Another brilliant day here in the Montreal countryside. I awoke to the lovely smell of porridge as Steve was slaving away in the kitchen preparing a morning feast for us and the soon arriving Isa and Owuo duo. My uncle Steve makes a fabulous oatmeal with gogi berries, flax seeds, chopped nuts and a few other unnamed goodies but my cousin Nicho added Tahini?! a crazy strange injection for a breakfast bowl but hey, he has been all over the world so who am I to judge!!

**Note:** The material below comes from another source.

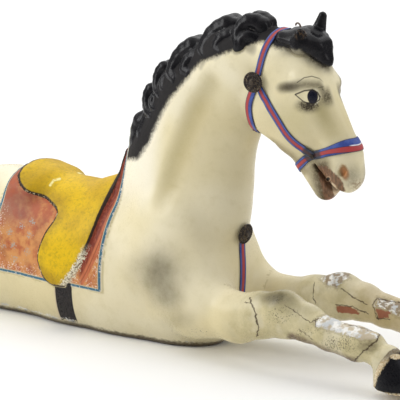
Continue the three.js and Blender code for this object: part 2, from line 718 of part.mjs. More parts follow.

We were then kicked out of the house as Steve and Helene wanted to hide some eggs for an adult easter egg hunt! Splendid idea so we complied and set off for a trek through the local trails along the lakeshore forest. A beautiful hike was had discussing music (Isa and Owuo have a deep knowledge of all things music) and we snuck in a few photos on the way. When we returned the eggs were hidden and we were given our rules and hints and began our search. For whatever reason I knew there would be one hidden high for me (my height is always a source of ridicule and conversation) so I searched high and took down a beauty egg! There were only 8 eggs in total for us 5 to find and a healthy competition began between Isa and her older brother Nicho but they were both beaten out by Natalia as she slid in low for the last one. We suckled on the gourmet chocolate on the lakeshore picnic table and then cleaned the lawn, made a burn pile and then snacked over some music and good conversation.
Lunch was then served and Owuo hit us with another hilarious eating habit. Apparently he eats everything on the table or at least puts it all on the same dish! We were making open faced sandwiches with gourmet cheese, lettuce, hummus and a peanut butter for plain bread but he threw it all on the same slice! I looked over and saw him spreading peanut butter on top of his lettuce which was on top of cheddar and the look on my face caused a fair bit of hysteria between Steve and I! After a good chuckle and some new music we all went off to taste some maple syrup and explore one of the local syrup farms.
Such a neat operation and one with rich and backbreaking history. Technology has allowed them to collect all the maple water from the trees through a complex series of vacuumed tubes which run to massive collection tanks. I am sure this is quite the process to maintain and set up, however, I can imagine it is nothing like the olden days when they had thousands of hanging buckets all over the property and collected them in waist deep snow with the assistance of horses. I also had no idea how little maple syrup can be made from the maple water. A tiny chunk (the size of a mars bar) of maple sugar is extracted from 60 gallons of the maple water!
After a lovely walk, the grandmother of the operation poured thick syrup onto snow and we downed a few sticks worth. The local kids were all over it and must have had 10 servings while I barely managed to down 3 due to its decadence.
We then resigned, slightly tired from the sugar high but spontaneously decided to go to a winery/orchard to do some taste testing. A lovely suggestion and we drove through some of the beautiful Frelighsburg region. Winding roads, rolling hills and aged orchard trees draped the countryside for miles and we pulled into the most elevated winery. Sadly it was closed but we moved on. One we had passed earlier was open so we returned without expectations and it was BEAUTIFUL! A gorgeous place with vintage but newly restored rock work and a lovely fountain out front. We entered and the cavern (which they used as the tasting room) smelt rich and the walls were decorated with all sorts of local and international recognition awards. Christian, the owner who assisted us, poured some lovely Cider ice wine and we cherished every drop in our little "degustation" glasses. Christian's wife had made some world class chocolate brownies especially for easter guests so we dined on those while wetting our lips with their wineries sweet cider nectar.
I was a bit shocked at first as the prices were considerably higher than the one we visited previously. Christian then expanded on his passionate operation and their noble philosophy which compelled me to purchase a bottle of his limited and unique stock. It turns out he invented Cider ice wine and their winery is one of the most pure around, using no pesticides, herbicides or chemicals. They depend on no machinery (not even weed eaters for the lawn) and strictly use animal power to cultivate and move their produce. Having the inventor of Cider ice wine present to you their product leaves no excuse not to buy a bottle!
Thanks to Steve and Helene for being so creative during my stay and tonight's Thai feast will certainly be a majestic wrap to a most restful yet plentiful weekend.